Personal details
- Born: Şahabettin Şefkati Kocatopçu 17 February 1916 Istanbul, Ottoman Empire
- Died: 25 April 2012 (aged 96) Istanbul, Turkey
- Party: Independent
- Children: 2
- Alma mater: Massachusetts Institute of Technology

= Şahap Kocatopçu =

Turkish engineer and politician (1916–2012)

Şahap Kocatopçu (1916–2012) was a Turkish engineer, politician and businesspeople. He was the minister of industry for two times in the cabinets established after the military coups. He headed several state and private companies.

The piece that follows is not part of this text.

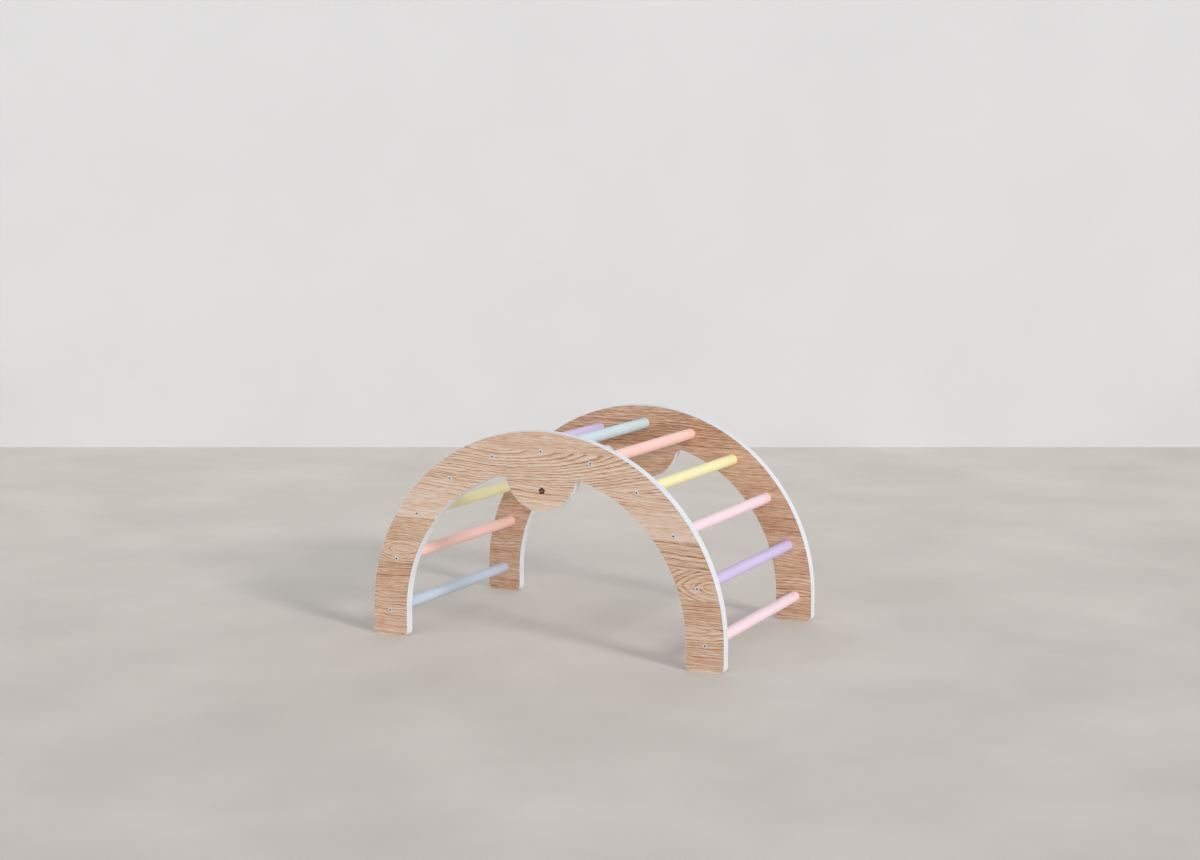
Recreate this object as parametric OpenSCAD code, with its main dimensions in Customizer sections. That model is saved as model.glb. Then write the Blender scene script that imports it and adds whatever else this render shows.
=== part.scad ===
// Rocker arch for small children: two half-round side boards with oak faces and
// white lacquered edges, joined by painted round rungs that are screwed in from outside.
//
// Frame: X runs along the arch, Y from the front board to the back board, Z up.
// The origin lies on the floor, below the middle of the arch.

/* [Arch] */
// Radius of the half circle on which the rungs sit
rung_circle_r = 420; // [400:1:440]
// Height of the half circle's centre above the floor
centre_height = 62.5; // [50:0.5:80]
// Width of the board outside the rung circle
band_outside = 47; // [46:1:55]
// Width of the board inside the rung circle
band_inside = 49; // [49:1:55]
// Clear distance between the two side boards
clear_span = 556; // [400:2:700]

/* [Side boards] */
// Thickness of a side board with its two oak faces
board_t = 24; // [20:0.5:27]
// Radius of the rounding along both edges of a board
edge_round = 0.8; // [0.4:0.1:3]
// Radius of the corners of the feet, seen from the front
foot_corner_r = 14; // [8:1:25]
// Radius of the round lobe that hangs in the middle of the inner edge
lobe_r = 94; // [84:1:94]
// How far the lobe hangs below the inner edge
lobe_drop = 94.5; // [94:0.5:100]
// Radius of the hollow corners on both sides of the lobe
notch_r = 18; // [12:1:24]

/* [Oak faces] */
// Thickness of the oak face
veneer_t = 0.6; // [0.4:0.1:1]
// Width of the flat white line between the rounding and the oak face
white_line = 0.2; // [0.1:0.1:3]

/* [Rungs] */
// Number of rungs, from one foot over the top to the other
rung_count = 11; // [11]
// Diameter of a rung
rung_d = 28; // [25:1:32]
// Depth of the blind seat that holds the end of a rung
seat_depth = 8; // [4:0.5:10]
// Chamfer on the ends of a rung
rung_chamfer = 1; // [0.5:0.1:2]

/* [Screws and inserts] */
// Diameter of the screw's shank
screw_d = 6; // [6:0.5:7]
// Length of the screw over its countersunk head
screw_length = 45; // [40:1:60]
// Diameter of the countersunk head
head_d = 12; // [11:0.5:13]
// Width of the hexagonal socket across its flats
socket_width = 4; // [3:0.5:4]
// Depth of the hexagonal socket
socket_depth = 2.4; // [1.5:0.1:2.5]
// Outer diameter of the threaded insert
insert_d = 10; // [10:0.5:12]
// Length of the threaded insert
insert_length = 15; // [12:1:20]
// Width of the screwdriver slot across the insert's mouth
slot_width = 1.4; // [1:0.1:2]
// Depth of that slot
slot_depth = 2.2; // [1:0.1:3]

/* [Clearances] */
// Gap around a rung in its seat, and behind its end
seat_gap = 0.1; // [0.05:0.05:0.3]
// Gap around the head and the edge of the oak face
close_gap = 0.05; // [0.02:0.01:0.2]
// Gap around the shank in its drilled hole
drill_gap = 0.25; // [0.1:0.05:0.5]

/* [Hidden] */
$fn = 96;

white_lacquer = "#e9e9ea";
oak = "#caab94";
zinc = "#b9bcc0";
brass = "#c9a75b";
blue = "#b9c8d8";
aqua = "#c4dcde";
coral = "#f8c3bb";
yellow = "#f4eeb4";
pink = "#f9dfe8";
lilac = "#d7c5ef";

outer_r = rung_circle_r + band_outside;
inner_r = rung_circle_r - band_inside;
leg_length = centre_height - foot_corner_r;
lobe_centre = inner_r - lobe_drop + lobe_r;
veneer_margin = edge_round + white_line;
rung_step = 180 / (rung_count - 1);

// The hollow corner touches both the inner edge of the arch and the lobe, so its
// centre lies where two circles around their centres meet.
from_arch = inner_r - notch_r;
from_lobe = lobe_r + notch_r;
notch_y = (pow(from_arch, 2) - pow(from_lobe, 2) + pow(lobe_centre, 2)) / (2 * lobe_centre);
notch_x = sqrt(pow(from_arch, 2) - pow(notch_y, 2));
notch_from_arch = atan2(notch_y, notch_x);
notch_from_lobe = atan2(notch_y - lobe_centre, notch_x);
notch_fill = 2.5 * notch_r;
// The hollow is cut a little deeper than the circle that only touches, so that it
// crosses both edges cleanly.
notch_bite = 0.15;

rung_length = clear_span + 2 * (seat_depth - seat_gap);
rung_end = rung_length / 2;
outer_face = clear_span / 2 + board_t;
head_h = (head_d - screw_d) / 2;
screw_tip = outer_face - screw_length;
screw_chamfer = 0.8;
insert_sunk = 0.5;
insert_chamfer = 0.6;
drill_beyond = 4;
cut = 1;

// Section of a board, from near to far across it and through its thickness t
module section(near, far, t, round, round_near, round_far) {
    difference() {
        translate([near, 0])
            square([far - near, t]);
        if (round_near) edges_waste(near, t, round, 0);
        if (round_far) edges_waste(far, t, round, 1);
    }
}

// What the roundings take off both corners of a section's side
module edges_waste(side, t, round, far_side) {
    if (round > 0)
        for (face = [0, 1])
            translate([side, face * t])
                mirror([far_side, face])
                    edge_waste(round);
}

// What one rounding takes off a corner that lies at the origin
module edge_waste(round) {
    difference() {
        translate([-cut, -cut])
            square(round + cut);
        translate([round, round])
            circle(round);
    }
}

// Sweeps a section around a centre in the board's plane
module sweep(centre, from, to) {
    translate([centre.x, centre.y, 0])
        rotate([0, 0, from])
            rotate_extrude(angle = to - from)
                children();
}

// Carries a section straight on, downwards where turn is 0
module run(start, turn, length) {
    translate([start.x, start.y, 0])
        rotate([90, 0, turn])
            linear_extrude(length)
                children();
}

// Right half of a board: band, leg, rounded foot and half of the lobe. The corner
// between the band and the lobe is filled, and then hollowed out in a round.
module half_board(inset, t, round) {
    outer = outer_r - inset;
    inner = inner_r + inset;
    corner = foot_corner_r - inset;
    foot_y = foot_corner_r - centre_height;
    foot_inside = inner_r + foot_corner_r;
    foot_outside = outer_r - foot_corner_r;
    difference() {
        union() {
            sweep([0, 0], 0, 90)
                section(inner, outer, t, round, true, true);
            run([0, 0], 0, leg_length)
                section(inner, outer, t, round, true, true);
            sweep([foot_outside, foot_y], -90, 0)
                section(0, corner, t, round, false, true);
            sweep([foot_inside, foot_y], 180, 270)
                section(0, corner, t, round, false, true);
            run([foot_outside, foot_y], -90, foot_outside - foot_inside)
                section(0, corner, t, round, false, true);
            sweep([0, lobe_centre], -90, 90)
                section(0, lobe_r - inset, t, round, false, true);
            sweep([notch_x, notch_y], notch_from_arch, notch_from_lobe + 180)
                section(0, notch_fill, t, 0, false, false);
        }
        translate([notch_x, notch_y, 0])
            notch_hollow(notch_r + notch_bite + inset, t, round);
    }
}

// Round hole through a board, with both its edges rounded
module notch_hollow(radius, t, round) {
    rotate_extrude() {
        translate([0, -cut])
            square([radius, t + 2 * cut]);
        edges_waste(radius, t, round, 0);
    }
}

// Board of thickness t, inset all round from the full outline
module board(inset, t, round) {
    half_board(inset, t, round);
    mirror([1, 0, 0])
        half_board(inset, t, round);
}

// Turns the board's plane upright: its y goes up and its z towards the front
module upright() {
    translate([0, 0, centre_height])
        rotate([90, 0, 0])
            children();
}

// Puts a child on the front board's inner face, or mirrored on the back board's
module on_side(back) {
    upright()
        mirror([0, 0, back])
            translate([0, 0, clear_span / 2])
                children();
}

// Place of one rung on the half circle, the first at the left foot
module at_rung(index) {
    angle = 180 - index * rung_step;
    translate([rung_circle_r * cos(angle), rung_circle_r * sin(angle), 0])
        children();
}

module at_all_rungs() {
    for (index = [0:rung_count - 1])
        at_rung(index)
            children();
}

// Blind seats for the rungs, open at the inner face
module rung_seats() {
    at_all_rungs()
        translate([0, 0, -cut])
            cylinder(h = seat_depth + cut, d = rung_d + 2 * seat_gap);
}

// Drilled and countersunk holes for the screws, open at the outer face
module screw_holes() {
    at_all_rungs() {
        cylinder(h = board_t, d = screw_d + 2 * drill_gap);
        translate([0, 0, board_t - head_h])
            cylinder(h = head_h + cut,
                     r1 = screw_d / 2 + close_gap,
                     r2 = head_d / 2 + close_gap + cut);
    }
}

// Side board without its oak faces, which lie flush in both sides
module panel() {
    color(white_lacquer)
        difference() {
            board(0, board_t, edge_round);
            for (z = [-cut, board_t - veneer_t])
                translate([0, 0, z])
                    board(veneer_margin - close_gap, veneer_t + cut, 0);
            rung_seats();
            screw_holes();
        }
}

module outer_veneer() {
    color(oak)
        difference() {
            translate([0, 0, board_t - veneer_t])
                board(veneer_margin, veneer_t, 0);
            screw_holes();
        }
}

module inner_veneer() {
    color(oak)
        difference() {
            board(veneer_margin, veneer_t, 0);
            rung_seats();
        }
}

// Round rung with chamfered ends, bored for an insert and a screw at both ends
module rung(index, paint) {
    color(paint)
        upright()
            at_rung(index)
                difference() {
                    chamfered_rod(rung_end, rung_d / 2, rung_chamfer);
                    for (back = [0, 1])
                        mirror([0, 0, back])
                            end_bore();
                }
}

// Rod of half length reach, centred on the origin, with both ends chamfered
module chamfered_rod(reach, radius, chamfer) {
    for (end = [0, 1])
        mirror([0, 0, end]) {
            cylinder(h = reach - chamfer, r = radius);
            translate([0, 0, reach - chamfer])
                cylinder(h = chamfer, r1 = radius, r2 = radius - chamfer);
        }
}

// Stepped bore in the end of a rung: wide for the insert, narrow for the screw's tip
module end_bore() {
    insert_room = insert_sunk + insert_length + seat_gap;
    translate([0, 0, rung_end - insert_room])
        cylinder(h = insert_room + cut, d = insert_d + 2 * close_gap);
    translate([0, 0, screw_tip - drill_beyond])
        cylinder(h = rung_end - screw_tip + drill_beyond, d = screw_d + 2 * drill_gap);
}

// Countersunk screw with a hexagonal socket, its tip towards the rung
module screw() {
    shank = screw_length - head_h - screw_chamfer;
    difference() {
        union() {
            translate([0, 0, -head_h])
                cylinder(h = head_h, d1 = screw_d, d2 = head_d);
            translate([0, 0, -head_h - shank])
                cylinder(h = shank, d = screw_d);
            translate([0, 0, -screw_length])
                cylinder(h = screw_chamfer, d1 = screw_d - 2 * screw_chamfer, d2 = screw_d);
        }
        translate([0, 0, -socket_depth])
            cylinder(h = socket_depth + cut, d = socket_width / cos(30), $fn = 6);
    }
}

module screws() {
    color(zinc)
        at_all_rungs()
            translate([0, 0, board_t])
                screw();
}

// Threaded insert, slotted across its mouth, with a tapered far end
module insert() {
    difference() {
        union() {
            translate([0, 0, insert_chamfer - insert_length])
                cylinder(h = insert_length - insert_chamfer, d = insert_d);
            translate([0, 0, -insert_length])
                cylinder(h = insert_chamfer, d1 = insert_d - 2 * insert_chamfer, d2 = insert_d);
        }
        translate([0, 0, -insert_length - cut])
            cylinder(h = insert_length + 2 * cut, d = screw_d + 2 * close_gap);
        translate([-insert_d, -slot_width / 2, -slot_depth])
            cube([2 * insert_d, slot_width, slot_depth + cut]);
    }
}

module inserts() {
    color(brass)
        at_all_rungs()
            translate([0, 0, seat_depth - seat_gap - insert_sunk])
                insert();
}

module front_panel() { on_side(0) panel(); }
module back_panel() { on_side(1) panel(); }
module front_outer_veneer() { on_side(0) outer_veneer(); }
module front_inner_veneer() { on_side(0) inner_veneer(); }
module back_outer_veneer() { on_side(1) outer_veneer(); }
module back_inner_veneer() { on_side(1) inner_veneer(); }
module rung_01() { rung(0, blue); }
module rung_02() { rung(1, coral); }
module rung_03() { rung(2, yellow); }
module rung_04() { rung(3, pink); }
module rung_05() { rung(4, lilac); }
module rung_06() { rung(5, aqua); }
module rung_07() { rung(6, coral); }
module rung_08() { rung(7, yellow); }
module rung_09() { rung(8, pink); }
module rung_10() { rung(9, lilac); }
module rung_11() { rung(10, pink); }
module front_screws() { on_side(0) screws(); }
module back_screws() { on_side(1) screws(); }
module front_inserts() { on_side(0) inserts(); }
module back_inserts() { on_side(1) inserts(); }

front_panel();
back_panel();
front_outer_veneer();
front_inner_veneer();
back_outer_veneer();
back_inner_veneer();
rung_01();
rung_02();
rung_03();
rung_04();
rung_05();
rung_06();
rung_07();
rung_08();
rung_09();
rung_10();
rung_11();
front_screws();
back_screws();
front_inserts();
back_inserts();
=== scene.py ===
"""Rocker arch for small children: finishes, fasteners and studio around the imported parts.

Lengths are in metres, in the frame of the parts: X runs along the arch, Y from the front
board to the back board, Z up, with the origin on the floor below the middle of the arch.
"""

import logging
import math
from dataclasses import dataclass
from enum import Enum
from functools import cache
from typing import Callable, Sequence

import bmesh
import bpy
from bpy.types import Material, Node, NodeSocket, NodeTree, Object
from mathutils import Matrix, Vector


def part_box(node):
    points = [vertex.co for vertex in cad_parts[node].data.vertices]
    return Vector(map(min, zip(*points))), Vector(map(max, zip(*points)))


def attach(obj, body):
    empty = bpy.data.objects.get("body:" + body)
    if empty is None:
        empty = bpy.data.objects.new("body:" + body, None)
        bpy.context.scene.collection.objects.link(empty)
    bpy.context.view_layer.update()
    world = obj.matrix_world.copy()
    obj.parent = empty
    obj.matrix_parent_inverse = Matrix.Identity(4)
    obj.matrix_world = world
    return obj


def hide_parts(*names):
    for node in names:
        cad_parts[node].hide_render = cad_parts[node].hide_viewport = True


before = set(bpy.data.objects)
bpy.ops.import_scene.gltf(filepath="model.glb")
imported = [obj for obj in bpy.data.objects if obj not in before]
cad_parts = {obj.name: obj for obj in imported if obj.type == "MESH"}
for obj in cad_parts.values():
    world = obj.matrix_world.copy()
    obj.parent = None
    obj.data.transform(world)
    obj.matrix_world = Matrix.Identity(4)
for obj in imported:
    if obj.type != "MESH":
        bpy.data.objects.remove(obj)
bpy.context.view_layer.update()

LOG = logging.getLogger("rocker_arch")
BODY = "root"
MM = 0.001
# Less than any distance between two edges of a piece.
HAIR = 0.01 * MM
# Corners of a part's mesh that lie closer together than this are one.
WELD = 0.001 * MM
# The direction in which the camera looks and the studio is turned, in degrees from Y.
VIEW_YAW = 26.02


# ---------------------------------------------------------------------------
# Colours and shader nodes
# ---------------------------------------------------------------------------

def linear(hex_colour: str) -> tuple[float, float, float, float]:
    """Turns an sRGB hex colour into linear light.

    Args:
        hex_colour: The colour as "#rrggbb".

    Returns:
        Red, green, blue and an alpha of one.
    """
    channels = [int(hex_colour[at:at + 2], 16) / 255 for at in (1, 3, 5)]
    light = [c / 12.92 if c <= 0.04045 else ((c + 0.055) / 1.055) ** 2.4 for c in channels]
    return light[0], light[1], light[2], 1.0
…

==Early life and education==
He was born in Istanbul on 17 February 1916. He was educated in Galatasaray High School until 1936. He graduated from Massachusetts Institute of Technology in 1954 receiving a degree in metallurgical and materials engineering. He also obtained a Ph.D. in the same field.

==Career==
Kocatopçu started his career at Sümerbank in 1945. Then he joined the General Directorate of Cement Industry as a planning manager. On 11 May 1954 he was named as the director general of the state-owned Turkey Bottle and Glass Factories and held this post until 22 September 1980. Following the military coup in 1960 he was elected to the Constituent Assembly. Between 1960 and 1961 he served as the minister of industry and technology in the cabinet formed by Cemal Gürsel. He resigned from the post on 14 July 1961.

Kocatopçu became the first chairman of the Turkish Employer Unions Confederation in 1962 of which he was one of the founders. He held the post until 1967. In 1963 he became the chair of the council at Istanbul Chamber of Industry. He was appointed minister of industry in 1980 after the military coup and remained in office until 13 December 1981 when he resigned from office. He was the chairman of the Turkish Industry and Business Association between 1985 and 1986.

===Membership and activities===
Kocatopçu was confounder of various foundations and served in their boards. He was a member of the Galatasaray S.K.

==Personal life and death==
Kocatopçu was married and had two children. He died in Istanbul on 25 April 2012 at age 96. Kocatopçu was interred in Zincirlikuyu Cemetery in Istanbul.

===Awards===
Kocatopçu was the recipient of Ordre national du Mérite (1984).